We go anti-war or we go pro-peace.
We give away our personal power or we do not.
Do people do shitty things? Yes.
Do people do neutral things that we choose to view as shitty? For sure.
Do we have the power to decide how we will respond to shitty things other people do? Well, Viktor Frankl and Gandhi, and Jesus did, and I cannot imagine my personal situation ever getting as bad as theirs, so I am saying “yes” on this one.
Do we ever attempt to take the moral high-ground when we feel like a victim? Sometimes, yes. I know I have, anyway. It feels really good for a short time—“Poor me, I’m such a nice, hard-working, well-intentioned guy, but THOSE rotten horrible bastards, well, let me tell you what THEY did…blah blah blah…”
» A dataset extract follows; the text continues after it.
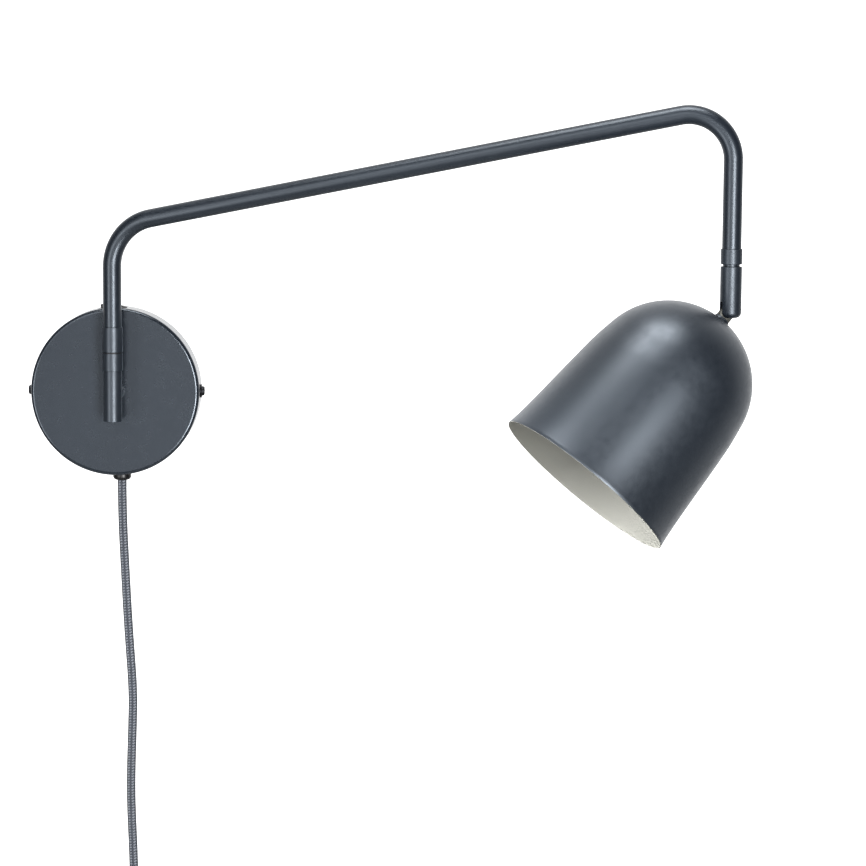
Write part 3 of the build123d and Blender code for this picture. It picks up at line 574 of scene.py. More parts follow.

And then, when I realize that that “Moral High Ground” I was so enjoying is like some fake psycho-politico-spiritual Shangri-La place I made up, it embarrasses me, and I get back to re-shaping my own reality. The sooner the better.
We have a lot more choices than we recognize. We have a lot more power than we recognize. We can attract a lot more of whatever we want in life than we generally do.
You can choose to think that all of the above is malarkey. That game is available too.
And remember the sweet words of Henry Ford:
“If you think you can do a thing, or think you can’t do a thing, you’re right.”